▶ Instructions for the task: Write out again, unaltered, the lines from the start through the line containing "SOFTBOX_EDGE = (0.5, 0.85)".

▶ Stored data:
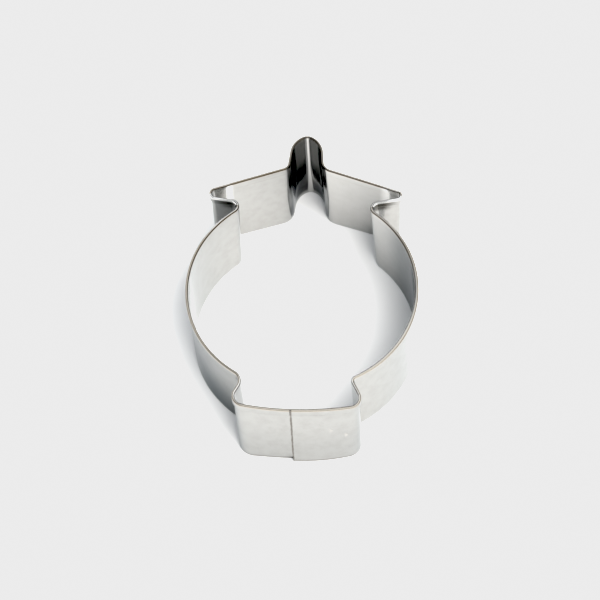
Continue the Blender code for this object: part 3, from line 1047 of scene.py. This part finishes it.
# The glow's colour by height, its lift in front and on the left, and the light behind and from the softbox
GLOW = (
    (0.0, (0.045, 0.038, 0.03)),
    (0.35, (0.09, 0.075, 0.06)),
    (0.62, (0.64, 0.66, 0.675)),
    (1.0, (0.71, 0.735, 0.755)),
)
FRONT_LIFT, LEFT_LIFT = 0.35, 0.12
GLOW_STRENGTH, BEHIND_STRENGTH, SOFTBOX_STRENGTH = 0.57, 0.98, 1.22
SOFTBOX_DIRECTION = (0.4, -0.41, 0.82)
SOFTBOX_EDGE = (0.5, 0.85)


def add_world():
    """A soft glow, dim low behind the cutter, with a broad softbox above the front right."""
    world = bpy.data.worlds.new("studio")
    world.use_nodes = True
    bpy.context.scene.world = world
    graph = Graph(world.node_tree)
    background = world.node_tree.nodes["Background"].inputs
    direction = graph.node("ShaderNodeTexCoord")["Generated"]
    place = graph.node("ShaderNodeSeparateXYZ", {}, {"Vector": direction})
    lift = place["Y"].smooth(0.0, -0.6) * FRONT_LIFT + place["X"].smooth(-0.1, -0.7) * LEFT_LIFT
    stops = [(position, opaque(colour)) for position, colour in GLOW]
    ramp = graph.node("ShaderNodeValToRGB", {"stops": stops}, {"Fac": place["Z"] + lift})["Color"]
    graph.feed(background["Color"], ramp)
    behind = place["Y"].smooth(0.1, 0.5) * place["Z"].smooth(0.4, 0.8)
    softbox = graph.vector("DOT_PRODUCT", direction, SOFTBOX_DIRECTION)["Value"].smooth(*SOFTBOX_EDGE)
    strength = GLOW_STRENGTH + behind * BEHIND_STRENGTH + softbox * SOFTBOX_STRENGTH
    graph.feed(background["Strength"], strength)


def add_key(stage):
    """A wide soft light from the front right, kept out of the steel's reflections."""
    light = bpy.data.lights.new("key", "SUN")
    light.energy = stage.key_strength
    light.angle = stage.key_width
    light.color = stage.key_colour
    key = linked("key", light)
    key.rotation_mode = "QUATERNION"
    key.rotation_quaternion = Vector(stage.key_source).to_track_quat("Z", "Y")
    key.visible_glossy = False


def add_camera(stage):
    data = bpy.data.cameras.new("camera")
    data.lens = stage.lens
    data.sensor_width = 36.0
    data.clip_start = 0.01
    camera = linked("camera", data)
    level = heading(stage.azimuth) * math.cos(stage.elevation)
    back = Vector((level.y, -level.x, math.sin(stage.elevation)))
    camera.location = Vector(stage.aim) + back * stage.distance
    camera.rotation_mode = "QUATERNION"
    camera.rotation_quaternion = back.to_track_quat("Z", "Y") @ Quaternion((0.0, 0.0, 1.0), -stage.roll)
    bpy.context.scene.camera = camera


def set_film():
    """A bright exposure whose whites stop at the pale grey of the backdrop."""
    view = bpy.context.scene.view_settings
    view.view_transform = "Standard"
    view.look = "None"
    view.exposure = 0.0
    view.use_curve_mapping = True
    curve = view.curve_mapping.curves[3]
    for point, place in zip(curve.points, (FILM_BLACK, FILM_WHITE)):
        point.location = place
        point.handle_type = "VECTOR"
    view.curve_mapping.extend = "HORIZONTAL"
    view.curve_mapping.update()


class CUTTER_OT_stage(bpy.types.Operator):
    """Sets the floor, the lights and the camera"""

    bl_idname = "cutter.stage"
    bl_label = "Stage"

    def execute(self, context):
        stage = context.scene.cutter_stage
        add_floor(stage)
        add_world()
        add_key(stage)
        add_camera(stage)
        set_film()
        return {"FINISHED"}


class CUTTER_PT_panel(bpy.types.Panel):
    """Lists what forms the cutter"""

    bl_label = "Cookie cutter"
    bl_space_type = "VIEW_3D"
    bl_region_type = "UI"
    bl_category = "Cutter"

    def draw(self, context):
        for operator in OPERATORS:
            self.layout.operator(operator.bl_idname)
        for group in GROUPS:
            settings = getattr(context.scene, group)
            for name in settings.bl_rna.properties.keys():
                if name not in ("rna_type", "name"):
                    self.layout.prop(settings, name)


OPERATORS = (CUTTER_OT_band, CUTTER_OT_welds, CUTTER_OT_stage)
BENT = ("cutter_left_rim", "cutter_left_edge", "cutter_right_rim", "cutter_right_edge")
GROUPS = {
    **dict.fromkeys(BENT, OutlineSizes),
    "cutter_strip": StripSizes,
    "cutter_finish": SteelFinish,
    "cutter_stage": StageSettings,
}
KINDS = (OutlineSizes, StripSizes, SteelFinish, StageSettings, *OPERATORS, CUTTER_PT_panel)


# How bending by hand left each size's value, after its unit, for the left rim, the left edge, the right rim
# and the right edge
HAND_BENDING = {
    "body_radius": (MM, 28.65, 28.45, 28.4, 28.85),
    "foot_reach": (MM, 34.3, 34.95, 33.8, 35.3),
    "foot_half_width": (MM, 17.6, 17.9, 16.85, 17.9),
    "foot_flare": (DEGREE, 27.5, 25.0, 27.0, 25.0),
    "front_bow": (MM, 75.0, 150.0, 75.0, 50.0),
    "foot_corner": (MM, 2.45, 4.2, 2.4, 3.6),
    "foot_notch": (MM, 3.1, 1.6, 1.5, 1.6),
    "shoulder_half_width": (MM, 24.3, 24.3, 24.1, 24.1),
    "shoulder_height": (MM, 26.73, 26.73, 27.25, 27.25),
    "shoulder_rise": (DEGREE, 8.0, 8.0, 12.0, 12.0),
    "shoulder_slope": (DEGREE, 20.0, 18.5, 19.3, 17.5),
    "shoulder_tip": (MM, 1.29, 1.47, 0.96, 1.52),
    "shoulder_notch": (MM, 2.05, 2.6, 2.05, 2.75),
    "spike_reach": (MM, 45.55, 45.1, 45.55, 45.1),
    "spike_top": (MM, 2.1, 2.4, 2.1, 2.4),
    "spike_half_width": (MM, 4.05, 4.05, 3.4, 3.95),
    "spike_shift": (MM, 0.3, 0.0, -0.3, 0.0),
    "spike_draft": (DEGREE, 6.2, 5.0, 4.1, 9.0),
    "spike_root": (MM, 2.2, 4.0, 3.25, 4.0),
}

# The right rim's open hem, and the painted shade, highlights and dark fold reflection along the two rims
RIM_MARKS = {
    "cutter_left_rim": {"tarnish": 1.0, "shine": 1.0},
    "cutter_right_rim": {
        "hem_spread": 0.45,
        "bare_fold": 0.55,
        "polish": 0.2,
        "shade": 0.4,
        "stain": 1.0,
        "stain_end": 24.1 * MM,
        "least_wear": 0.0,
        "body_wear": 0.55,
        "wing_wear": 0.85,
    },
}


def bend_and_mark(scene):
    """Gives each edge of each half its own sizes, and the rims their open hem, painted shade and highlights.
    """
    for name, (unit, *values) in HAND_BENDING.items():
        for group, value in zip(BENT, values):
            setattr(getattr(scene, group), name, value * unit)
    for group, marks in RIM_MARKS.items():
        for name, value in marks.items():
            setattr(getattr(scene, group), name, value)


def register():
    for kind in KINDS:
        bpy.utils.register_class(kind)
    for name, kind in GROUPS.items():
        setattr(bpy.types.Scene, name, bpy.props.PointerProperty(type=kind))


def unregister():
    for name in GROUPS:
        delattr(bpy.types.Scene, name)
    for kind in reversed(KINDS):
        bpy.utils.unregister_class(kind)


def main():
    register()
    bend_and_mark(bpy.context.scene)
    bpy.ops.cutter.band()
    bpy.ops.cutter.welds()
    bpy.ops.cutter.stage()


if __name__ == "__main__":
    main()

▶ The reply:
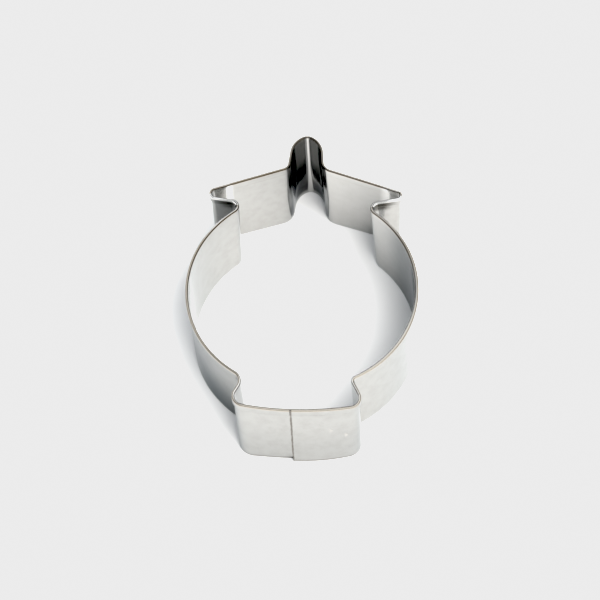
Continue the Blender code for this object: part 3, from line 1047 of scene.py. This part finishes it.
# The glow's colour by height, its lift in front and on the left, and the light behind and from the softbox
GLOW = (
    (0.0, (0.045, 0.038, 0.03)),
    (0.35, (0.09, 0.075, 0.06)),
    (0.62, (0.64, 0.66, 0.675)),
    (1.0, (0.71, 0.735, 0.755)),
)
FRONT_LIFT, LEFT_LIFT = 0.35, 0.12
GLOW_STRENGTH, BEHIND_STRENGTH, SOFTBOX_STRENGTH = 0.57, 0.98, 1.22
SOFTBOX_DIRECTION = (0.4, -0.41, 0.82)
SOFTBOX_EDGE = (0.5, 0.85)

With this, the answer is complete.